▶ [SOURCE EXCERPT]

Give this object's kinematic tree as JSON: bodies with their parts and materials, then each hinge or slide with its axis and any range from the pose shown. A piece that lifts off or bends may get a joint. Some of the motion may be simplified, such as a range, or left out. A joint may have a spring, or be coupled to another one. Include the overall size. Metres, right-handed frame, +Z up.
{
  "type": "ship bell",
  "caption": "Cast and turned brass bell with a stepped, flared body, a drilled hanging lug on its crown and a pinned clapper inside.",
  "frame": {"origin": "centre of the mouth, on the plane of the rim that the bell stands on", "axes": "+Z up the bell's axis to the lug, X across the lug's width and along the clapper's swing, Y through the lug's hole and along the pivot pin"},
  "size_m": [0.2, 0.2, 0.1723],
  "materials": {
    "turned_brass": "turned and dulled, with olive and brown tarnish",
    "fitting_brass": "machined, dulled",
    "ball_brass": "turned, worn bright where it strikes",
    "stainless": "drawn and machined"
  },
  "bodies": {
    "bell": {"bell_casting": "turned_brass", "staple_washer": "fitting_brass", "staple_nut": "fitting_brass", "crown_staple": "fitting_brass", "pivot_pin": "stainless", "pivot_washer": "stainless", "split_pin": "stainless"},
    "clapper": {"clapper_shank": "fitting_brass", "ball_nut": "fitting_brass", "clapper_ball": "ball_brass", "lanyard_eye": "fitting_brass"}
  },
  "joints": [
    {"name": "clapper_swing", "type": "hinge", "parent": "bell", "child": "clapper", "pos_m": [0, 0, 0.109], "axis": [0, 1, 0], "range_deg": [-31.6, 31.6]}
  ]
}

▶ [PROBLEM REQUIREMENTS] Return the whole listing exactly, with every line included.

▶ [RESULT BELOW]
Give this object's kinematic tree as JSON: bodies with their parts and materials, then each hinge or slide with its axis and any range from the pose shown. A piece that lifts off or bends may get a joint. Some of the motion may be simplified, such as a range, or left out. A joint may have a spring, or be coupled to another one. Include the overall size. Metres, right-handed frame, +Z up.
{
  "type": "ship bell",
  "caption": "Cast and turned brass bell with a stepped, flared body, a drilled hanging lug on its crown and a pinned clapper inside.",
  "frame": {"origin": "centre of the mouth, on the plane of the rim that the bell stands on", "axes": "+Z up the bell's axis to the lug, X across the lug's width and along the clapper's swing, Y through the lug's hole and along the pivot pin"},
  "size_m": [0.2, 0.2, 0.1723],
  "materials": {
    "turned_brass": "turned and dulled, with olive and brown tarnish",
    "fitting_brass": "machined, dulled",
    "ball_brass": "turned, worn bright where it strikes",
    "stainless": "drawn and machined"
  },
  "bodies": {
    "bell": {"bell_casting": "turned_brass", "staple_washer": "fitting_brass", "staple_nut": "fitting_brass", "crown_staple": "fitting_brass", "pivot_pin": "stainless", "pivot_washer": "stainless", "split_pin": "stainless"},
    "clapper": {"clapper_shank": "fitting_brass", "ball_nut": "fitting_brass", "clapper_ball": "ball_brass", "lanyard_eye": "fitting_brass"}
  },
  "joints": [
    {"name": "clapper_swing", "type": "hinge", "parent": "bell", "child": "clapper", "pos_m": [0, 0, 0.109], "axis": [0, 1, 0], "range_deg": [-31.6, 31.6]}
  ]
}